:: Exercise prompt ::
Copy exactly the lines from the one containing "with BuildSketch(tab_plane.offset(bore_top - bore_length))" to the one containing "obj.matrix_world = world", both lines included, and nothing else.

:: Dataset section ::
━━━━━━━━━━━━━━━━━━━━━━━━━━━━━━
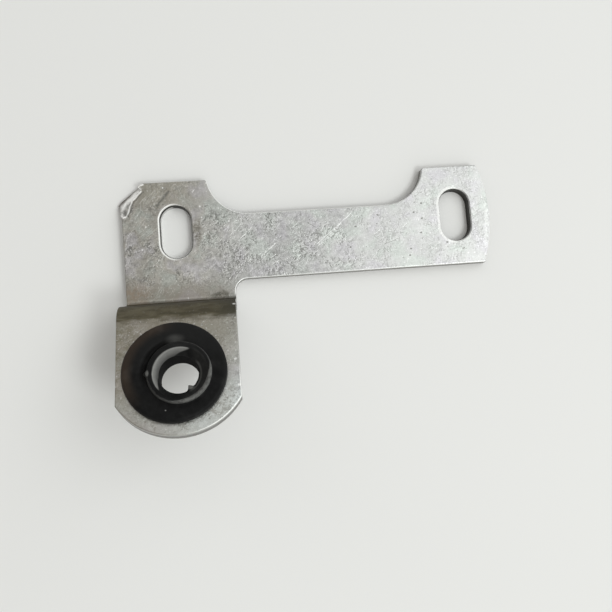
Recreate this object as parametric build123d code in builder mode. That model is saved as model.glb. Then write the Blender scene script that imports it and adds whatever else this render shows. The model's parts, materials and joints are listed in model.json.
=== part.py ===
"""Stamped steel bracket with a rubber bush in its raised tab.

The bracket is one sheet: a flat plate with two bolt slots, a steep fold, and a tilted tab with a round end.
The bush sits in the tab's hole and grips the sheet between its flange and its lower lip.
Millimetres, +Z up. The origin is midway between the bolt slots, on the plate's underside.
"""

import os
from math import atan, cos, degrees, radians, sin, sqrt, tan

from build123d import *

os.makedirs("parts", exist_ok=True)

# Sheet and its bends
sheet = 3.0
foot_bend_radius = 1.5
crest_bend_radius = 3.0
rolled_edge = 0.3

# Bolt slots, each across the plate's length, with the break-out of the punch on the upper side
slot_spacing = 80.0
slot_width = 8.5
slot_length = 14.8
breakout_width = 0.35
breakout_depth = 1.0

# Plate outline, measured from the slots' centres
plate_depth = 28.7
strap_depth = 18.4
left_margin = 14.65
right_margin = 10.35
end_radius = 38.8
notch_radius = 11.6
left_ear_reach = 9.4
right_ear_reach = 8.6
ear_corner_radius = 0.8
neck_corner_radius = 3.6

# Flat left by the parting tool at the right end's lower corner
parting_flat_reach = 7.9
parting_flat_height = 1.9

# Sheared corner at the upper left: its ragged outline from where the corner would be, across and down
corner_outline = (
    (6.45, 0),
    (5.6, -0.5),
    (4.7, -0.95),
    (0.05, -4.5),
    (-1.0, -5.7),
    (-0.5, -6.45),
    (-0.45, -7.5),
    (-0.25, -8.6),
    (0, -9.4),
)
corner_width = 6.45
corner_drop = 9.4

# Its facets: a point (across, down, below the upper face), where it faces, its slope, and where it starts and
# ends along its level line. Two are bright, and the torn edge below them has two dull ones.
corner_facets = (
    (1.58, 9.4, 0, 20.2, 21, 0, 10),
    (3.48, 4.64, 0, 44, 30, -6, 3.05),
    (4.6, 0.75, 2.0, 50.3, 47, -8, 0),
    (-1.0, 5.7, 2.0, 40.9, 47, -6, 6),
)

# Neck, fold and tab; the bush's place is that of the hole's centre in the tab's upper face
tab_width = 30.0
neck_length = 5.45
riser_angle = 84.0
tab_tilt = 20.0
bush_overhang = 19.3
bush_rise = 21.7
tab_end_margin = 15.2
tab_end_radius_gain = 2.75

# Rubber bush, across and along the tab from the centre of the tab's hole: its soft flange and core have both
# shifted, and the collar leans
bush_hole_radius = 9.0
groove_clearance = 0.0
flange_radius = 12.7
flange_thickness = 2.1
flange_edge_radius = 1.2
flange_shift = (-0.75, 0.3)
collar_root_radius = 7.85
collar_rim_radius = 7.6
collar_height = 1.9
collar_edge_radius = 0.35
collar_shift = (0.5, -0.6)
collar_rim_shift = (0.75, -0.9)
mouth_radius = 6.5
mouth_shift = (1.0, -1.35)
bore_radius = 4.75
bore_top = 1.4
bore_length = 5.6
bore_shift = (0.3, -0.7)
lower_lip_radius = 11.0
lower_lip_taper = 15.0
lower_lip_thickness = 3.0
lower_mouth_radius = 5.6
rim_nib_radius = 0.6
rim_nib_turn = 180.0

# Places worked out from the sizes
slot_left_x = -slot_spacing / 2
slot_right_x = slot_spacing / 2
plate_left = slot_left_x - left_margin
plate_right = slot_right_x + right_margin
plate_top = plate_depth / 2
plate_bottom = -plate_depth / 2
strap_top = plate_bottom + strap_depth
end_centre_x = plate_right - end_radius
notch_centre_y = strap_top + notch_radius
notch_run = sqrt(notch_radius**2 - (notch_centre_y - plate_top) ** 2)
notch_left_x = slot_left_x + left_ear_reach + notch_run
notch_right_x = slot_right_x - right_ear_reach - notch_run
parting_x = slot_right_x + parting_flat_reach
tab_x = plate_left + tab_width / 2
neck_right = plate_left + tab_width
foot_y = plate_bottom - neck_length
bush_y = foot_y - bush_overhang
fold_start = foot_y + foot_bend_radius * tan(radians(riser_angle / 2))
tab_end_radius = tab_width / 2 + tab_end_radius_gain
tab_end_centre_y = tab_end_radius - tab_end_margin
breakout_taper = degrees(atan(breakout_width / breakout_depth))

tab_plane = Plane(
    origin=(tab_x, bush_y, sheet + bush_rise),
    x_dir=(1, 0, 0),
    z_dir=(0, sin(radians(tab_tilt)), cos(radians(tab_tilt))),
)
tab_axis = Axis(tab_plane.origin, tab_plane.z_dir)


def crest_point():
    """Where the riser's upper face would meet the tab's, in the YZ plane."""
    tilt, steep = radians(tab_tilt), radians(riser_angle)
    tab_normal = Vector(sin(tilt), cos(tilt))
    foot = Vector(foot_y, sheet)
    to_tab = Vector(bush_y, sheet + bush_rise) - foot
    climb = to_tab.dot(tab_normal) / sin(steep - tilt)
    return foot + Vector(-cos(steep), sin(steep)) * climb


def tab_end_point():
    """The tab's far end on its upper face, in the YZ plane."""
    tilt = radians(tab_tilt)
    return Vector(bush_y, sheet + bush_rise) + Vector(-cos(tilt), sin(tilt)) * tab_end_margin


def corner_facet(across, down, sink, heading, slope):
    """A plane that slopes away from the plate's upper left corner. It passes the point that lies across and
    down from that corner and sink below the upper face. Seen from above, it faces heading degrees up from left."""
    facing = Vector(-cos(radians(heading)), sin(radians(heading)))
    return Plane(
        origin=(plate_left + across, plate_top - down, sheet - sink),
        x_dir=(facing.Y, -facing.X, 0),
        z_dir=(facing.X * sin(radians(slope)), facing.Y * sin(radians(slope)), cos(radians(slope))),
    )


def is_rolled(edge):
    """Whether an edge of the plate's upper face is neither the fold's start nor at the sheared corner."""
    middle = edge.center()
    at_corner = middle.X < plate_left + corner_width and middle.Y > plate_top - corner_drop
    return middle.Y > fold_start + rolled_edge / 100 and not at_corner


with BuildPart() as bracket:
    # Plate: round right end, long notch between the ears, and the neck that runs to the fold
    with BuildSketch() as outline:
        with Locations((end_centre_x, 0)):
            Circle(end_radius)
            Rectangle(2 * end_radius, plate_depth, mode=Mode.INTERSECT)
        with Locations(((plate_left + end_centre_x) / 2, 0)):
            Rectangle(end_centre_x - plate_left, plate_depth)
        with Locations((tab_x, (plate_bottom + fold_start) / 2)):
            Rectangle(tab_width, plate_bottom - fold_start)
        with Locations(((notch_left_x + notch_right_x) / 2, notch_centre_y)):
            SlotCenterToCenter(notch_right_x - notch_left_x, 2 * notch_radius, mode=Mode.SUBTRACT)
        with Locations((parting_x, plate_bottom)):
            Rectangle(right_margin, parting_flat_height, align=(Align.MIN, Align.MIN), mode=Mode.SUBTRACT)
            Rectangle(right_margin, parting_flat_height, align=(Align.MAX, Align.MIN))
        neck_corner = outline.vertices().sort_by_distance((neck_right, plate_bottom))[0]
        fillet(neck_corner, radius=neck_corner_radius)
        for ear_x in (slot_left_x + left_ear_reach, slot_right_x - right_ear_reach):
            fillet(outline.vertices().sort_by_distance((ear_x, plate_top))[0], radius=ear_corner_radius)
        with Locations((plate_left, plate_top)):
            Rectangle(corner_width, corner_drop, align=(Align.MIN, Align.MAX), mode=Mode.SUBTRACT)
            Polygon(*corner_outline, (corner_width, -corner_drop), align=None)
    extrude(amount=sheet)

    # Facets of the sheared corner
    for *place, start, end in corner_facets:
        with BuildSketch(corner_facet(*place)) as facet:
            with Locations((start, 0)):
                Rectangle(end - start, 3 * sheet, align=(Align.MIN, Align.CENTER))
        extrude(amount=sheet, mode=Mode.SUBTRACT)

    # Fold and tab: the sheet's section, as wide as the neck
    with BuildSketch(Plane.YZ.offset(plate_left)) as section:
        with BuildLine() as upper_face:
            FilletPolyline(
                (plate_bottom, sheet),
                (foot_y, sheet),
                crest_point(),
                tab_end_point(),
                radius=[foot_bend_radius, crest_bend_radius + sheet],
            )
            offset(amount=sheet, side=Side.LEFT)
        make_face()
    extrude(amount=tab_width)

    # Round end of the tab and the hole for the bush
    with BuildSketch(tab_plane) as tab_end:
        with Locations((0, tab_end_centre_y)):
            Rectangle(2 * tab_end_radius, 2 * tab_end_radius, align=(Align.CENTER, Align.MAX))
            Circle(tab_end_radius, mode=Mode.SUBTRACT)
    extrude(amount=sheet, both=True, mode=Mode.SUBTRACT)
    with BuildSketch(tab_plane) as bush_hole:
        Circle(bush_hole_radius)
    extrude(amount=-sheet, mode=Mode.SUBTRACT)

    # Bolt slots
    with BuildSketch() as bolt_slots:
        with Locations((slot_left_x, 0), (slot_right_x, 0)):
            SlotOverall(slot_length, slot_width, rotation=90)
    extrude(amount=sheet, mode=Mode.SUBTRACT)

    # Break-out at the slots' upper rims, left by the punch
    with BuildSketch(Plane.XY.offset(sheet)) as breakout:
        with Locations((slot_left_x, 0), (slot_right_x, 0)):
            SlotOverall(slot_length + 2 * breakout_width, slot_width + 2 * breakout_width, rotation=90)
    extrude(amount=-breakout_depth, taper=breakout_taper, mode=Mode.SUBTRACT)

    # Rolled upper edges, apart from the sheared corner; at the fold the roll runs on along the tab's sides
    plate_face = faces().filter_by(Plane.XY).sort_by(SortBy.AREA)[-2:].sort_by(Axis.Z)[-1]
    plate_rim = plate_face.edges().filter_by(is_rolled)
    tab_face = faces().filter_by(tab_plane).sort_by(tab_axis)[-1]
    tab_end_rim = tab_face.edges().filter_by(GeomType.CIRCLE).sort_by(SortBy.RADIUS)[-1]
    fillet(plate_rim + [tab_end_rim], radius=rolled_edge)

with BuildPart() as rubber_bush:
    # Lower lip, the groove that grips the sheet, and the flange over it
    with BuildSketch(tab_plane.offset(-sheet)) as lower_lip:
        Circle(lower_lip_radius)
    extrude(amount=-lower_lip_thickness, taper=lower_lip_taper)
    with BuildSketch(tab_plane) as groove:
        Circle(bush_hole_radius - groove_clearance)
    extrude(amount=-sheet)
    with BuildSketch(tab_plane) as flange:
        with Locations(flange_shift):
            Circle(flange_radius)
    extrude(amount=flange_thickness)
    fillet(faces().sort_by(tab_axis)[-1].edges(), radius=flange_edge_radius)

    # Raised collar, leaning a little, with a rounded rim and a moulding nib on it
    with BuildSketch(tab_plane.offset(flange_thickness)) as collar_root:
        with Locations(collar_shift):
            Circle(collar_root_radius)
    with BuildSketch(tab_plane.offset(flange_thickness + collar_height)) as collar_rim:
        with Locations(collar_rim_shift):
            Circle(collar_rim_radius)
    loft()
    fillet(faces().sort_by(tab_axis)[-1].edges(), radius=collar_edge_radius)
    with Locations(tab_plane.offset(flange_thickness + collar_height - rim_nib_radius)):
        with Locations(collar_rim_shift):
            with PolarLocations(collar_rim_radius - rim_nib_radius / 2, 1, start_angle=rim_nib_turn):
                Sphere(rim_nib_radius)

    # Funnel mouth, bore, and the wider mouth below
    with BuildSketch(tab_plane.offset(flange_thickness + collar_height)) as mouth:
        with Locations(mouth_shift):
            Circle(mouth_radius)
    with BuildSketch(tab_plane.offset(bore_top)) as bore_start:
        with Locations(bore_shift):
            Circle(bore_radius)
    loft(mode=Mode.SUBTRACT)
    with BuildSketch(tab_plane.offset(bore_top)) as bore:
        with Locations(bore_shift):
            Circle(bore_radius)
    extrude(amount=-bore_length, mode=Mode.SUBTRACT)
    with BuildSketch(tab_plane.offset(bore_top - bore_length)) as bore_end:
        with Locations(bore_shift):
            Circle(bore_radius)
    with BuildSketch(tab_plane.offset(-sheet - lower_lip_thickness)) as lower_mouth:
        with Locations(bore_shift):
            Circle(lower_mouth_radius)
    loft(mode=Mode.SUBTRACT)

bracket.part.label = "bracket"
export_step(bracket.part, "parts/bracket.step")
rubber_bush.part.label = "rubber_bush"
export_step(rubber_bush.part, "parts/rubber_bush.step")
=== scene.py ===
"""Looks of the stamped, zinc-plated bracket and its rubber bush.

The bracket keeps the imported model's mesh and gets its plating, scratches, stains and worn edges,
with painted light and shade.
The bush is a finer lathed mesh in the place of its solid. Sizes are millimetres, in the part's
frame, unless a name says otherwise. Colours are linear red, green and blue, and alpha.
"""

import json
from math import cos, exp, radians, sin

import bmesh
import bpy
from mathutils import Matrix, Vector


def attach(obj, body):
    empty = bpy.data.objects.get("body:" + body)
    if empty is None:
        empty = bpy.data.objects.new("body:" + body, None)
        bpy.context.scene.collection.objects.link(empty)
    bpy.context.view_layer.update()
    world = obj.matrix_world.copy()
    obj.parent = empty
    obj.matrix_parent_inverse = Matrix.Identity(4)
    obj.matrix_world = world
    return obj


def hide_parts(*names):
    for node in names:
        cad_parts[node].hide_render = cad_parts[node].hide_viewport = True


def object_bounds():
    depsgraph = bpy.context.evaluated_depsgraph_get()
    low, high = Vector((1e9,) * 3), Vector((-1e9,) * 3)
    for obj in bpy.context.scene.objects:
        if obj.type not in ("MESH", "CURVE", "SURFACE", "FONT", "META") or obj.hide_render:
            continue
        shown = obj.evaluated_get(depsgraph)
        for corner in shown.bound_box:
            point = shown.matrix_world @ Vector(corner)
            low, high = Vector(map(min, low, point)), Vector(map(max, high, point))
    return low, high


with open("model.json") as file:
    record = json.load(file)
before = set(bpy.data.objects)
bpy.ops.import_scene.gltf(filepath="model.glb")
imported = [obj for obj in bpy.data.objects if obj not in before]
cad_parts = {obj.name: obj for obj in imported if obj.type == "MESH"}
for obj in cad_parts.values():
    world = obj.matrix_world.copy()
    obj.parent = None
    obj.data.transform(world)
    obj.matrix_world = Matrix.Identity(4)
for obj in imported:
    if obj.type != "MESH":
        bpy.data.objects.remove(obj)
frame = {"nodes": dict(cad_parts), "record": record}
cad_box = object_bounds()

MM = 0.001

# Places on the part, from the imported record
mounts = {mount["name"]: mount for mount in frame["record"]["mounts"]}
bore_centre = Vector(mounts["bush_bore"]["pos_m"]) / MM
tab_normal = Vector(mounts["bush_bore"]["axis"])
tab_across = Vector((1, 0, 0))
tab_along = tab_normal.cross(tab_across)
slot_left_x = mounts["left_slot"]["pos_m"][0] / MM
slot_right_x = mounts["right_slot"]["pos_m"][0] / MM

# The bore's middle, from the centre of the tab's hole: across and along the tab, and above its
# upper face
bore_shift = Vector((0.3, -0.7))
bore_middle_height = -1.4
tab_origin = (
    bore_centre
    - tab_across * bore_shift.x
    - tab_along * bore_shift.y
    - tab_normal * bore_middle_height
)

# Sheet and plate sizes that the finishes follow
sheet = 3.0
slot_width = 8.5
slot_length = 14.8
foot_y = -19.8
riser_lean = radians(6)

# Zones of the finishes: the sheared corner's lower right end, the half size of the field that
# holds both slots, and the softness of their edges
corner_right = -47.95
corner_low = 4.35
slots_half_x = 45.0
slots_half_y = 7.9
zone_edge = 0.2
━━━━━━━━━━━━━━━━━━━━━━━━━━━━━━
:: Output below ::
    with BuildSketch(tab_plane.offset(bore_top - bore_length)) as bore_end:
        with Locations(bore_shift):
            Circle(bore_radius)
    with BuildSketch(tab_plane.offset(-sheet - lower_lip_thickness)) as lower_mouth:
        with Locations(bore_shift):
            Circle(lower_mouth_radius)
    loft(mode=Mode.SUBTRACT)

bracket.part.label = "bracket"
export_step(bracket.part, "parts/bracket.step")
rubber_bush.part.label = "rubber_bush"
export_step(rubber_bush.part, "parts/rubber_bush.step")
=== scene.py ===
"""Looks of the stamped, zinc-plated bracket and its rubber bush.

The bracket keeps the imported model's mesh and gets its plating, scratches, stains and worn edges,
with painted light and shade.
The bush is a finer lathed mesh in the place of its solid. Sizes are millimetres, in the part's
frame, unless a name says otherwise. Colours are linear red, green and blue, and alpha.
"""

import json
from math import cos, exp, radians, sin

import bmesh
import bpy
from mathutils import Matrix, Vector


def attach(obj, body):
    empty = bpy.data.objects.get("body:" + body)
    if empty is None:
        empty = bpy.data.objects.new("body:" + body, None)
        bpy.context.scene.collection.objects.link(empty)
    bpy.context.view_layer.update()
    world = obj.matrix_world.copy()
    obj.parent = empty
    obj.matrix_parent_inverse = Matrix.Identity(4)
    obj.matrix_world = world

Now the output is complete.